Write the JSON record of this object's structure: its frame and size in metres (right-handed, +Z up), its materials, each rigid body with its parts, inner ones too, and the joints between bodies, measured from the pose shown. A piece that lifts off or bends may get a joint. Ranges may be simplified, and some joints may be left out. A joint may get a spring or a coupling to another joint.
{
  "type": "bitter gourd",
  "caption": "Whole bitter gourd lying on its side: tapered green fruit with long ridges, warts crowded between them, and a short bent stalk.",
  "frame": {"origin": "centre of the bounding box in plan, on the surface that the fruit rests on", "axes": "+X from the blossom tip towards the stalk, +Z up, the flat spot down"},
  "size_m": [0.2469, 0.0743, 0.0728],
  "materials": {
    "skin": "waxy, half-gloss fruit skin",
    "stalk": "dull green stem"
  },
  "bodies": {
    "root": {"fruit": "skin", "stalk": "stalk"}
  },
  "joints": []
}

* TO DO:
All of the lines above need to be given again exactly.

* TASK ANSWER:
Write the JSON record of this object's structure: its frame and size in metres (right-handed, +Z up), its materials, each rigid body with its parts, inner ones too, and the joints between bodies, measured from the pose shown. A piece that lifts off or bends may get a joint. Ranges may be simplified, and some joints may be left out. A joint may get a spring or a coupling to another joint.
{
  "type": "bitter gourd",
  "caption": "Whole bitter gourd lying on its side: tapered green fruit with long ridges, warts crowded between them, and a short bent stalk.",
  "frame": {"origin": "centre of the bounding box in plan, on the surface that the fruit rests on", "axes": "+X from the blossom tip towards the stalk, +Z up, the flat spot down"},
  "size_m": [0.2469, 0.0743, 0.0728],
  "materials": {
    "skin": "waxy, half-gloss fruit skin",
    "stalk": "dull green stem"
  },
  "bodies": {
    "root": {"fruit": "skin", "stalk": "stalk"}
  },
  "joints": []
}